Work to do: Reproduce each record below exactly as written.

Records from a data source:

╭──

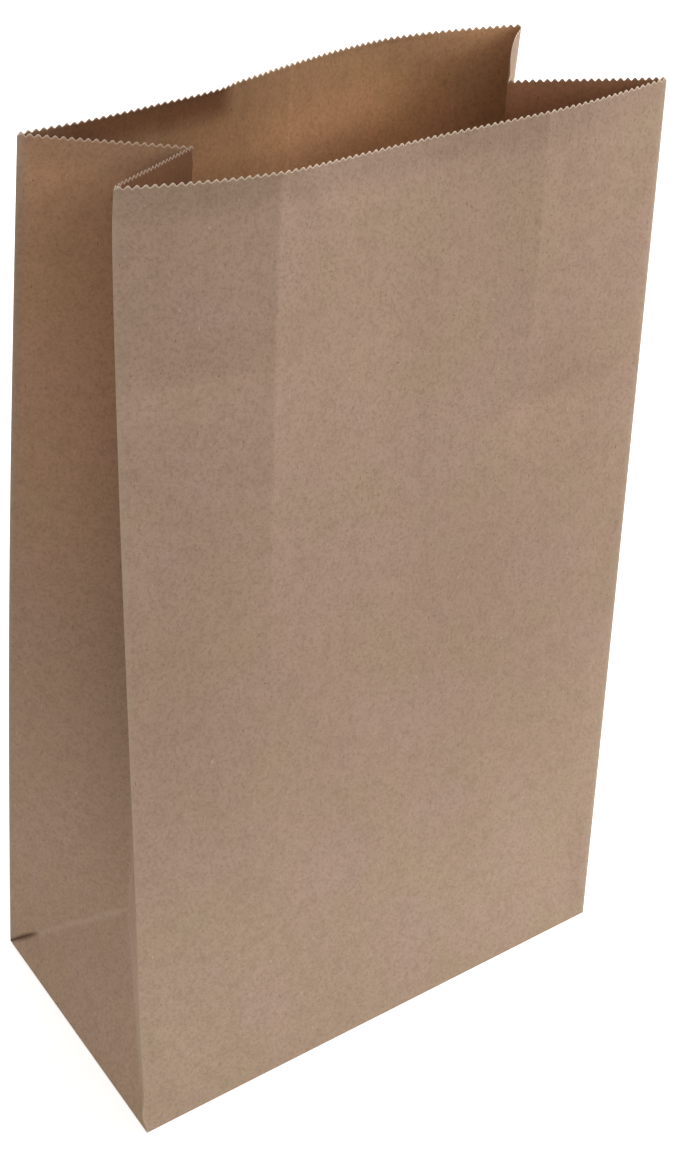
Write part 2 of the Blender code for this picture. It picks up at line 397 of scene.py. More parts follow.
def back_relief(u, h):
    """Back panel: a crease across it where the foot was folded up, the crests where the
    folded gussets have marked it, and uneven waves."""
    out = uneven("back", u, h) - BACK_CREASE * ridge(h, TUCK_HEIGHT, BACK_CREASE_WIDTH)
    crest = BACK_IMPRINT * smooth_step(h, *BACK_IMPRINT_LEVELS)
    for place in (IMPRINT_LEFT, IMPRINT_RIGHT):
        out += crest * ridge(u, place, BACK_IMPRINT_WIDTH)
    return out


def gusset_relief(side, u, h):
    """A gusset: slack waves, pressed flat at its middle fold.

    The right gusset's back leaf sags into the bag at the mouth.
    """
    out = uneven(side, u, h)
    if side == "right":
        sag = LEAF_SAG * bell(u, LEAF_SAG_PLACE, LEAF_SAG_WIDTH)
        out -= sag * smooth_step(h, *LEAF_SAG_LEVELS)
    return out * smooth_step(np.abs(u - DEPTH / 2), 0.0, PRESSED_WIDTH)


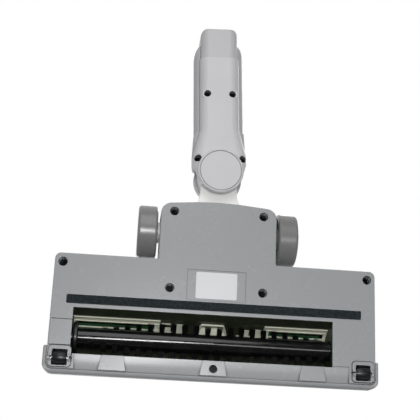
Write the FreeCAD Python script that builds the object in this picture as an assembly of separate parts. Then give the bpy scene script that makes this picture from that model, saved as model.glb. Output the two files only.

╰──

Finished task:
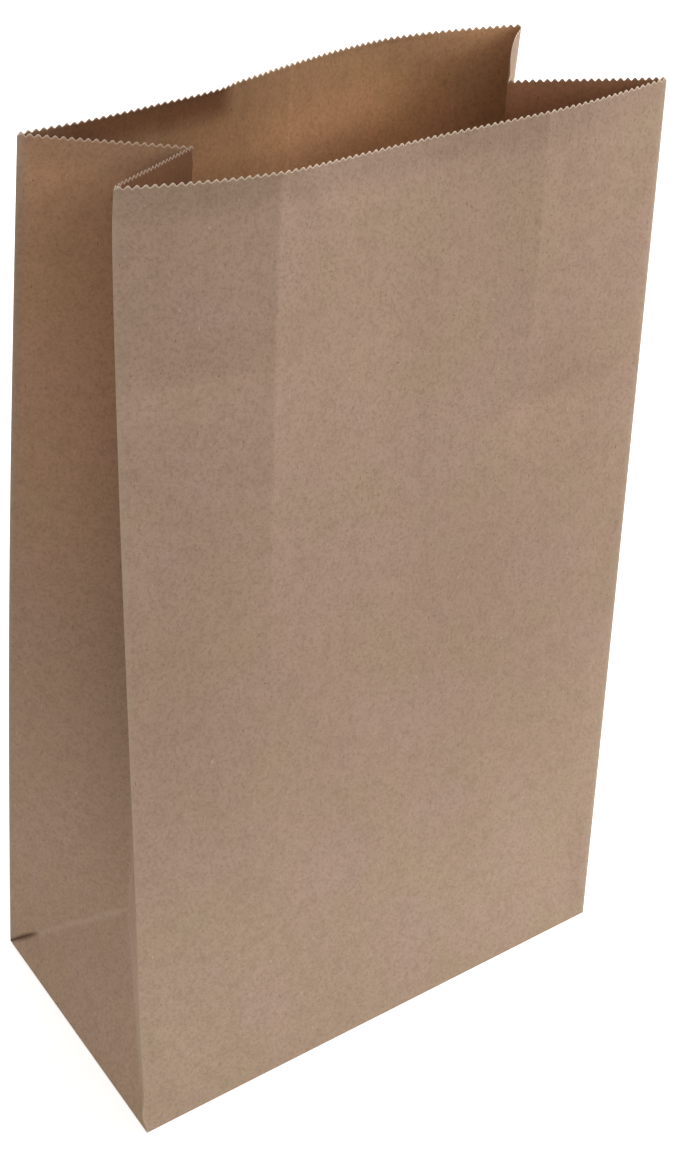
Write part 2 of the Blender code for this picture. It picks up at line 397 of scene.py. More parts follow.
def back_relief(u, h):
    """Back panel: a crease across it where the foot was folded up, the crests where the
    folded gussets have marked it, and uneven waves."""
    out = uneven("back", u, h) - BACK_CREASE * ridge(h, TUCK_HEIGHT, BACK_CREASE_WIDTH)
    crest = BACK_IMPRINT * smooth_step(h, *BACK_IMPRINT_LEVELS)
    for place in (IMPRINT_LEFT, IMPRINT_RIGHT):
        out += crest * ridge(u, place, BACK_IMPRINT_WIDTH)
    return out


def gusset_relief(side, u, h):
    """A gusset: slack waves, pressed flat at its middle fold.

    The right gusset's back leaf sags into the bag at the mouth.
    """
    out = uneven(side, u, h)
    if side == "right":
        sag = LEAF_SAG * bell(u, LEAF_SAG_PLACE, LEAF_SAG_WIDTH)
        out -= sag * smooth_step(h, *LEAF_SAG_LEVELS)
    return out * smooth_step(np.abs(u - DEPTH / 2), 0.0, PRESSED_WIDTH)


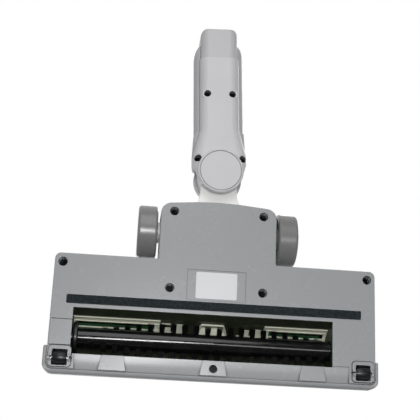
Write the FreeCAD Python script that builds the object in this picture as an assembly of separate parts. Then give the bpy scene script that makes this picture from that model, saved as model.glb. Output the two files only.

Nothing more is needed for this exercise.